True or false: Most U.S. breaches that take place in the U.S. aren’t ever reported?
True, says Harvard’s BRUCE SCHNEIER, the brains behind the popular blog Schneier on Security: “Sometimes, it’s because the victims aren’t aware that they’ve been hacked. Sometimes, it’s because police investigations are ongoing. And sometimes, it’s because the victims want to avoid being described as having lousy security in the press.
“The truth is that we have no idea how many unreported breaches are occurring, and what the historical trends are. It makes mitigation efforts very difficult.”
So, how do you fix it?
Says UI grad DAVE MIHELCIC, former chief technology officer at the Defense Information Systems Agency: “Most private business and public organizations fail to take basic cyber hygiene steps and invest in the operational infrastructure to operate securely.
“Worse yet, many boards, CEOs and senior administrators actively ignore the problems when they are identified.
“The U.S. must pass legislation making corporate and federal leaders civilly and potentially even criminally liable if they fail to exercise due diligence in securing systems, networks and data under their purview.”
What’s the financial toll of all of these breaches and who’s benefiting?
Says JAMES LEWIS, senior VP at the Center for Strategic and International Studies: “Weak cybersecurity probably cost the U.S. about $100 billion a year for at least the last 10 years, so more than a $1 trillion in losses.
“Cyber is a symptom of a larger disrespect in which China, Russia and Iran hold us, like the 1930s when Germany and Japan thought America was weak and could be pushed around.
“We want to get ahead of the problem of opponents thinking they can do what they like before it gets worse.”
What’s the pie-in-the-sky long-term fix?
Says JAMES CLAPPER, U.S. director of national intelligence from 2010-17: “International cyber norms that the Big Three in cyber — Russia, China and us — would sign up to and, importantly, enforce.

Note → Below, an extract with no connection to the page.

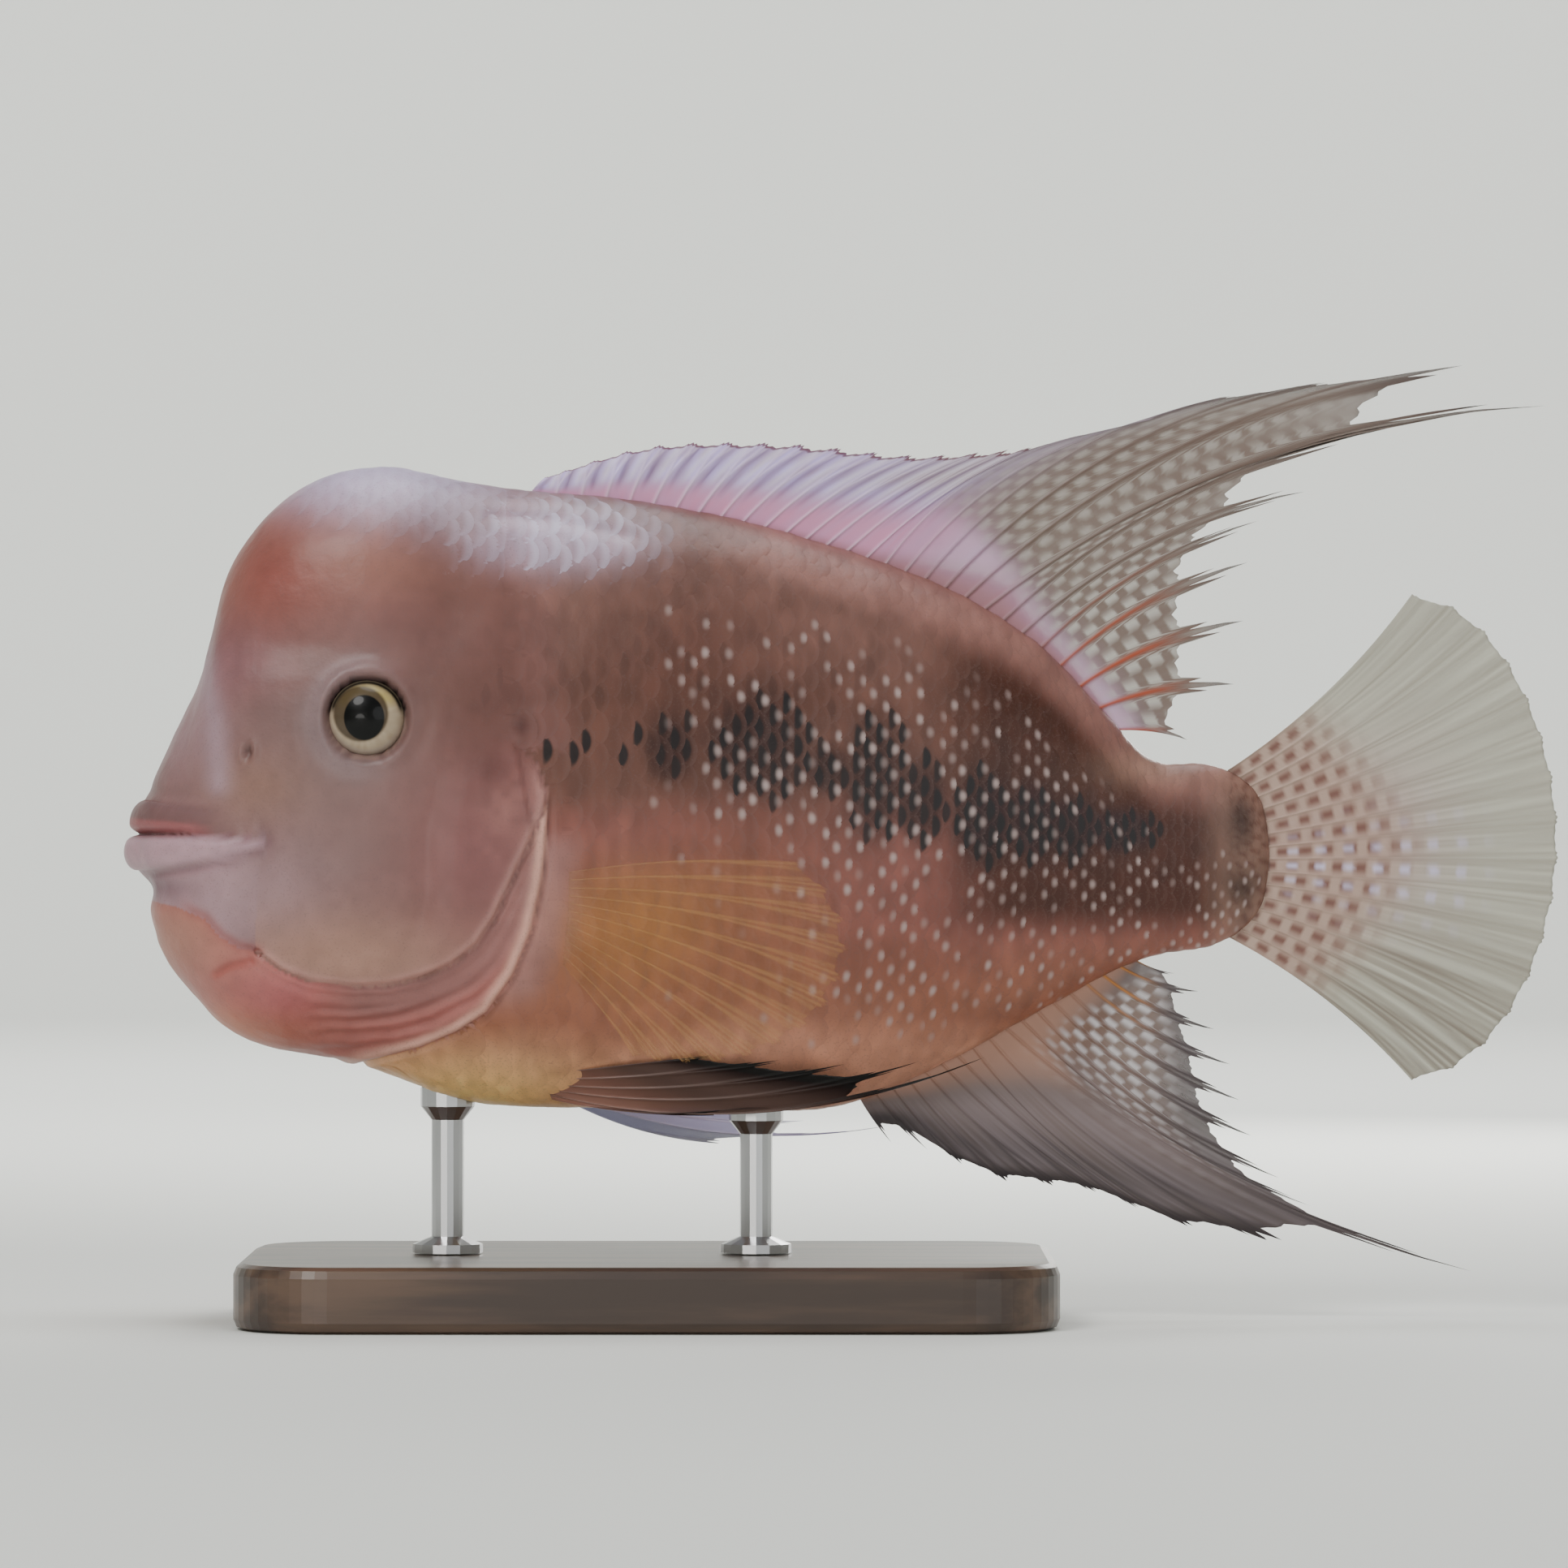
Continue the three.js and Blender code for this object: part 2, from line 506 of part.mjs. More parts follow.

We’re not there, and I see no prospect of such agreement.
“I think a useful comparison is the law of the sea, which took decades and decades to develop. But now, most sea-faring countries abide by it, because it is in their interests to do so.”
Why aren’t more people better informed about such a critical issue?
Says JAMIE WINTERTON, director of strategy for Arizona State’s Global Security Initiative: “Pre-pandemic, I participated in a few Cybersecurity Self-Defense events, where we taught people how to secure their personal data. I often started conversations by asking people 'What kinds of things are you worried about?' The answer I got most often was 'I don’t know; there are so many problems and so few solutions that I don’t even know what to worry about.'
"As technologists, we haven’t done a good job of realistically explaining security threats and how to mitigate them to non-experts. So I think most people know that there are serious cybersecurity threats, but many of them feel powerless, either because of the magnitude of the issues, or because we’ve thrown so much technobabble at them that they have given up trying to participate. And that is a big vulnerability we’ll have to contend with.
"Over the past few years — even the past few months — the accelerating attacks on critical infrastructure have made it clear just how tightly we’re all connected via the Internet. Power and water supplies, fuel pipelines, healthcare and finance systems, education — all of these things are online now. We usually think of these things as separate systems, but they all are connected, to each other and to all of us, online.
"There are huge benefits to this connectivity, but there are also huge potential problems if these systems aren’t properly secured. Some of these problems are literally life-or-death — like power outages, tainted water, shortages in supplies or the inability to provide critical life-saving medical care at the moment it’s needed. This is why we should be taking cybersecurity very seriously."